One-quarter of a pint of lemon juice, one-quarter of a pound of white sugar, and two pints and a half of water. One-quarter of a pint of peach brandy; the same of Jamaica rum, and a half pint of cognac; the three latter ingredients mixed separately.
One slice of pineapple which has stood a day covered with sugar, two bottles of port, one bottle of champagne, and plenty of ice.{302}
Black tea and Porto Rico rum, mixed half and half, and sufficient sugar, lemon-peel, and ice.
One bottle of claret, three-fourths of a tumbler of brandy, a claret glass of Jamaica rum, one bottle of champagne, ice and sugar.
Eight tumblers of Jamaica rum, one and a half of arrack, and one of lemon juice, which together with the rind of three lemons, is to be allowed to stand for ten minutes, when sugar is to be added, and water to twice the amount of the liquor.
One bottle of brandy, one of Jamaica rum, and one of arrack; three and a half pounds of sugar, but no water, four lemons and twelve oranges cut in slices, a large lump of ice. Add champagne to suit the taste immediately before drinking.
Peel twenty-four lemons; steep the rinds for twelve hours in two quarts of Jamaica rum. Squeeze the lemons on three and a half pounds of loaf sugar; add two quarts of dark brandy and six quarts of water. Mix all together; add two quarts of boiled milk, stir until the mixture curdles, strain it through a jelly-bag until clear; bottle and cork.
This I have not tried, but give it on good authority.{303}
The rind of a dozen lemons, two tumblerfuls of finely powdered sugar, three pints of pale cognac, two quarts of cold, strong, green tea, strained clear, two flasks of Curaçao, abundance of ice, and a half dozen of champagne. This is an admirable liquor, even without the champagne.
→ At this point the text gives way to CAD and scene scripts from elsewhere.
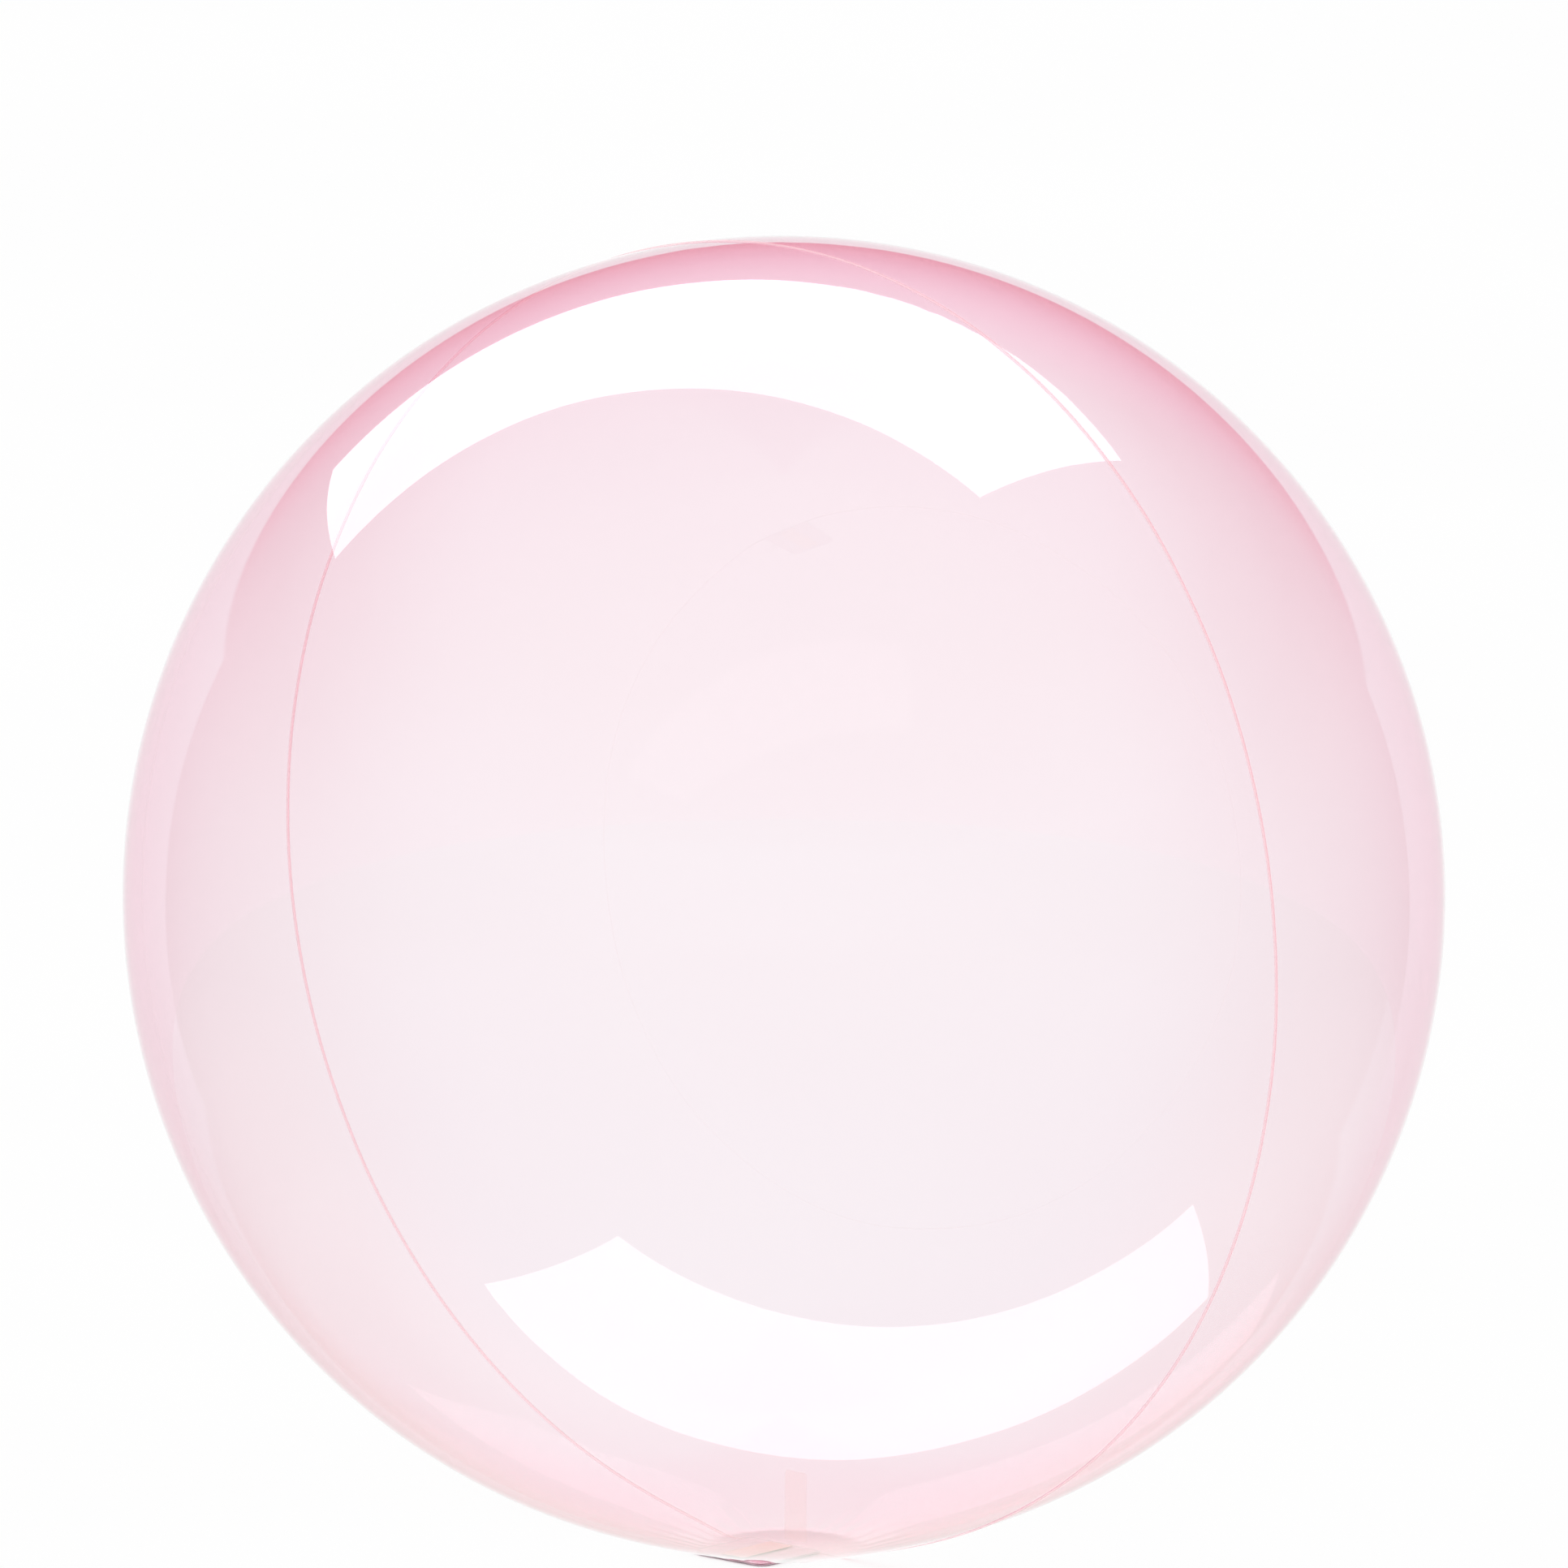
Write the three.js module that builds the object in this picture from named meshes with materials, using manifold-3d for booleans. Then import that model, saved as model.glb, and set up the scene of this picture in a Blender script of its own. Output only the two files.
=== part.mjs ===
// A clear bubble balloon, inflated, standing on the table on its folded tail.
//
// Two round panels of stretchy pink film are welded together round their rims, so the
// blown-up skin is one sealed ball with a weld ridge along a great circle. At the bottom
// the panels run out through a gathered neck into a flat tail, and a valve sleeve of
// film lies against the tail. The tail is folded flat under the ball, and the film round
// the neck rests on the table in a small flat spot.
//
// Millimetres, +Z up. The origin is on the table, at the middle of the flat spot. The
// weld runs in the XZ plane, and the tail lies towards -Y.

import * as THREE from 'three';
import { mergeVertices } from 'three/addons/utils/BufferGeometryUtils.js';
import Module from 'manifold-3d';

// The ball
const BALL_RADIUS = 250;
const CENTRE_HEIGHT = 251;      // of the ball's centre above the table
const FLAT_RADIUS = 30;         // of the flat spot that the ball rests on
const NECK_SPREAD = 35;         // how wide the neck draws the film down
const ROUND_STEPS = 72;         // facets round the ball
const PROFILE_STEPS = 32;       // facets from the neck's shoulder to the top
const SHOULDER_STEPS = 5;       // facets over the neck's shoulder
const SHOULDER_ANGLE = THREE.MathUtils.degToRad(20);

// The weld between the panels
const RIDGE_WIDTH = 2;
const RIDGE_HEIGHT = 0.8;

// The tail and the valve sleeve
const TAIL_WIDTH = 37;
const TAIL_LENGTH = 33;
const TAIL_THICKNESS = 0.8;
const TAIL_CORNER = 5;
const TAIL_CLEARANCE = 0.2;     // of the tail above the table
const NECK_STUB_HEIGHT = 3.2;   // where the tail turns up into the neck
const NECK_STUB_DEPTH = 1.4;
const SLEEVE_WIDTH = 12.4;
const SLEEVE_THICKNESS = 0.4;
const SLEEVE_MARGIN = 3;        // the sleeve stops short of the tail's ends
const GAP = 0.3;                // between pieces that touch
const OVERCUT = 20;             // how far a cutting shape runs past the ball

const wasm = await Module();
wasm.setup();

/** Turns a closed geometry into a manifold solid, joining the corners it shares. */
function toSolid(geometry) {
  const bare = geometry.clone();
  bare.deleteAttribute('normal');
  bare.deleteAttribute('uv');
  const merged = mergeVertices(bare, 1e-4);
  const corners = merged.index.array;
  const kept = [];
  for (let i = 0; i < corners.length; i += 3) {
    const [a, b, c] = [corners[i], corners[i + 1], corners[i + 2]];
    if (a !== b && b !== c && c !== a) kept.push(a, b, c);
  }
  return new wasm.Manifold(new wasm.Mesh({
    numProp: 3,
    vertProperties: new Float32Array(merged.attributes.position.array),
    triVerts: new Uint32Array(kept),
  }));
}

/** Turns a manifold solid back into a geometry. */
function toGeometry(solid) {
  const mesh = solid.getMesh();
  const geometry = new THREE.BufferGeometry();
  geometry.setAttribute('position', new THREE.BufferAttribute(mesh.vertProperties, 3));
  geometry.setIndex(new THREE.BufferAttribute(mesh.triVerts, 1));
  geometry.computeVertexNormals();
  return geometry;
}

/** A box from its lowest and highest corners. */
function boxBetween(low, high) {
  const size = new THREE.Vector3().subVectors(high, low);
  const middle = new THREE.Vector3().addVectors(low, high).multiplyScalar(0.5);
  return new THREE.BoxGeometry(size.x, size.y, size.z).translate(middle.x, middle.y, middle.z);
}

/** How far the neck pulls the film down at a distance from the axis. */
function neckPull(radius) {
  const sphereHeight = CENTRE_HEIGHT - Math.sqrt(BALL_RADIUS ** 2 - FLAT_RADIUS ** 2);
  const depth = sphereHeight / Math.exp(-((FLAT_RADIUS / NECK_SPREAD) ** 2));
  return depth * Math.exp(-((radius / NECK_SPREAD) ** 2));
}

/** The ball as a lathe about Z, standing proud of the film's surface by a distance. */
function ballGeometry(proud) {
  const radius = BALL_RADIUS + proud;
  const flatAngle = Math.asin(FLAT_RADIUS / BALL_RADIUS);
  const angles = [];
  for (let i = 0; i < SHOULDER_STEPS; i += 1) {
    angles.push(THREE.MathUtils.lerp(flatAngle, SHOULDER_ANGLE, i / SHOULDER_STEPS));
  }
  for (let i = 0; i < PROFILE_STEPS; i += 1) {
    angles.push(THREE.MathUtils.lerp(SHOULDER_ANGLE, Math.PI, i / PROFILE_STEPS));
  }
  const profile = [new THREE.Vector2(0, 0)];
  for (const angle of angles) {
    const outward = radius * Math.sin(angle);
    const height = CENTRE_HEIGHT - radius * Math.cos(angle) - neckPull(outward);
    profile.push(new THREE.Vector2(outward, Math.max(height, 0)));
  }
  profile.push(new THREE.Vector2(0, CENTRE_HEIGHT + radius));
  return new THREE.LatheGeometry(profile, ROUND_STEPS).rotateX(Math.PI / 2);
}

/** The sealed skin: the ball, its weld ridge, and the hollow that the tail lies in. */
function envelopeGeometry() {
  const ball = toSolid(ballGeometry(0));
  const weldPlane = toSolid(boxBetween(
    new THREE.Vector3(-BALL_RADIUS - OVERCUT, -RIDGE_WIDTH / 2, 0),
    new THREE.Vector3(BALL_RADIUS + OVERCUT, RIDGE_WIDTH / 2, 2 * BALL_RADIUS + OVERCUT),
  ));
  const ridge = toSolid(ballGeometry(RIDGE_HEIGHT)).intersect(weldPlane);

  const side = TAIL_WIDTH / 2 + GAP;
  const tailTop = TAIL_CLEARANCE + TAIL_THICKNESS;
  const slotTop = tailTop + GAP + SLEEVE_THICKNESS + GAP;
  const slot = toSolid(boxBetween(
    new THREE.Vector3(-side, -TAIL_LENGTH - OVERCUT, -OVERCUT),
    new THREE.Vector3(side, NECK_STUB_DEPTH / 2 + GAP, slotTop),
  ));
  const neckPocket = toSolid(boxBetween(
    new THREE.Vector3(-side, -NECK_STUB_DEPTH / 2 - GAP, -OVERCUT),
    new THREE.Vector3(side, NECK_STUB_DEPTH / 2 + GAP, NECK_STUB_HEIGHT + GAP),
  ));
  return toGeometry(ball.add(ridge).subtract(slot).subtract(neckPocket));
}

/** The flat tail, with its stub turned up into the neck. */
function tailGeometry() {
  const top = TAIL_CLEARANCE + TAIL_THICKNESS;
  const section = new THREE.Shape();
  section.moveTo(NECK_STUB_DEPTH / 2, TAIL_CLEARANCE);
  section.lineTo(NECK_STUB_DEPTH / 2, NECK_STUB_HEIGHT);
  section.lineTo(-NECK_STUB_DEPTH / 2, NECK_STUB_HEIGHT);
  section.lineTo(-NECK_STUB_DEPTH / 2, top);
  section.lineTo(-TAIL_LENGTH, top);
  section.lineTo(-TAIL_LENGTH, TAIL_CLEARANCE);
  section.closePath();
  // The section is drawn in Y and Z, and its length runs along X.
  const bent = new THREE.ExtrudeGeometry(section, { depth: TAIL_WIDTH, bevelEnabled: false });
  bent.translate(0, 0, -TAIL_WIDTH / 2);
  bent.applyMatrix4(new THREE.Matrix4().makeBasis(
    new THREE.Vector3(0, 1, 0), new THREE.Vector3(0, 0, 1), new THREE.Vector3(1, 0, 0),
  ));

  const side = TAIL_WIDTH / 2;
  const plan = new THREE.Shape();
  plan.moveTo(-side, OVERCUT);
  plan.lineTo(-side, -TAIL_LENGTH + TAIL_CORNER);
  const cornerY = -TAIL_LENGTH + TAIL_CORNER;
  plan.absarc(-side + TAIL_CORNER, cornerY, TAIL_CORNER, Math.PI, 1.5 * Math.PI);
  plan.absarc(side - TAIL_CORNER, cornerY, TAIL_CORNER, 1.5 * Math.PI, 2 * Math.PI);
  plan.lineTo(side, OVERCUT);
  plan.closePath();
  const outline = new THREE.ExtrudeGeometry(plan, {
    depth: 2 * OVERCUT, bevelEnabled: false, curveSegments: 5,
  }).translate(0, 0, -OVERCUT);
  return toGeometry(toSolid(bent).intersect(toSolid(outline)));
}

/** The valve sleeve: a strip of film along the middle of the tail. */
function sleeveGeometry() {
  const bottom = TAIL_CLEARANCE + TAIL_THICKNESS + GAP;
  return boxBetween(
    new THREE.Vector3(-SLEEVE_WIDTH / 2, -TAIL_LENGTH + SLEEVE_MARGIN, bottom),
    new THREE.Vector3(SLEEVE_WIDTH / 2, -NECK_STUB_DEPTH / 2 - GAP, bottom + SLEEVE_THICKNESS),
  );
}

/** One named piece with a see-through film material of its own. */
function filmPiece(name, geometry, color, opacity) {
  const material = new THREE.MeshStandardMaterial({
    color, opacity, transparent: true, roughness: 0.05, metalness: 0,
  });
  const mesh = new THREE.Mesh(geometry, material);
  mesh.name = name;
  return mesh;
}

const balloon = new THREE.Group();
balloon.add(
  filmPiece('envelope', envelopeGeometry(), '#f7dbe4', 0.35),
  filmPiece('tail', tailGeometry(), '#f7b9c8', 0.7),
  filmPiece('valve_sleeve', sleeveGeometry(), '#fcb9b0', 0.8),
);

export default balloon;
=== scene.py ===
"""A clear pink bubble balloon standing on its folded tail, in a plain white studio."""
import math

import bmesh
import bpy
from mathutils import Matrix, Vector, noise


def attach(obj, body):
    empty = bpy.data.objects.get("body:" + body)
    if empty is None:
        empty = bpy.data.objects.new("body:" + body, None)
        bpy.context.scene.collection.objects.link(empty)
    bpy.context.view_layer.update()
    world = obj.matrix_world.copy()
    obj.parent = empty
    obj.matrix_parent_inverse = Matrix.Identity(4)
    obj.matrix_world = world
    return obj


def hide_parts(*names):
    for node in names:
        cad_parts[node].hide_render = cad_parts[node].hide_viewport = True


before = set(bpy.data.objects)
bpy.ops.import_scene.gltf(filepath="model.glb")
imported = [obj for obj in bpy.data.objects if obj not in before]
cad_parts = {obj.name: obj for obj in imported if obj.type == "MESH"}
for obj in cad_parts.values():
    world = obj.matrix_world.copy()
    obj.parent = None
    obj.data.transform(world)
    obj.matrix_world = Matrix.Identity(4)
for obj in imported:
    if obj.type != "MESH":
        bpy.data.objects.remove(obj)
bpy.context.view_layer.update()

MM = 0.001

# The ball, as the solid part has it
BALL_RADIUS = 250 * MM
CENTRE = Vector((0, 0, 251 * MM))
FLAT_RADIUS = 30 * MM
NECK_SPREAD = 35 * MM

# The view
VIEW_AZIMUTH = math.radians(41.7)
VIEW_ELEVATION = math.radians(11.5)
VIEW_DISTANCE = 60 * BALL_RADIUS
VIEW_WIDTH = 592 * MM           # how much the camera takes in, side to side, at the ball
VIEW_LIFT = 42.7 * MM           # how far above the ball's centre it aims
SENSOR_WIDTH = 36               # the camera's own, in millimetres

TOWARD = Vector((math.sin(VIEW_AZIMUTH) * math.cos(VIEW_ELEVATION),
                 -math.cos(VIEW_AZIMUTH) * math.cos(VIEW_ELEVATION),
                 math.sin(VIEW_ELEVATION)))
RIGHT = Vector((math.cos(VIEW_AZIMUTH), math.sin(VIEW_AZIMUTH), 0))
UP = TOWARD.cross(RIGHT)


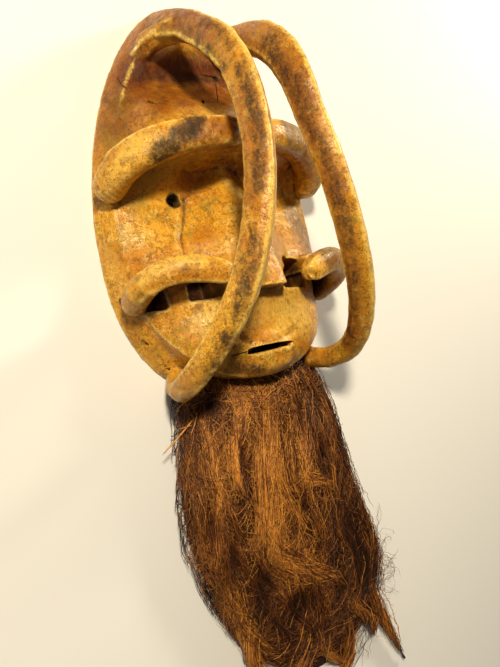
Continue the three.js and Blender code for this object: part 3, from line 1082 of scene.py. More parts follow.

Make a sauce by melting a lump of butter with two mustard-spoonfuls of mustard, two table-spoonfuls of mushroom catsup, and one of sauce, mango sauce being the best; add the juice of half a lemon, one wine glass of sherry, and one of claret. Heat the mixture as hot as possible, and rub in two table-spoonfuls of currant jelly till the whole is perfectly smooth; then take the venison cut in steaks, and previously either roasted or broiled, and warm it thoroughly in the sauce to which the juice of the meat, if any, has been added. Cold meat is redeemed by this process.
And now my friends, if you are ever fortunate enough to have the Superior Fishing I have described, or if the author’s good-will may avail even better, and, after the delight and triumph of success, the well-earned prize is brought up properly upon the table, either in the rough woods or the elegant dining-room, and is flanked by such appropriate dishes as circumstances permit, and laid to rest in the{304} best liquor that can be obtained; then your mind, filled with present complacency, must travel back over these pages, and forgetting the faults and pardoning the errors, acknowledge that if in them you have not found an instructor, you have found a brother sportsman; and, for the sake of the bond that binds all members of the gentle craft together, if you cannot conscientiously praise the manner or the matter of these pages, you will utter no word to discourage an effort that, while pointing out and dwelling upon the beauties of nature in our wonderful country, and the pure attractions it offers to the lovers of our art, has principally been to maintain the healthy and ennobling nature of field-sports; to urge the protection, at proper seasons, of the game that still lingers in our woods and waters; and to elevate to a proud standard of honorable, generous, and merciful rivalry the sportsmanship of America.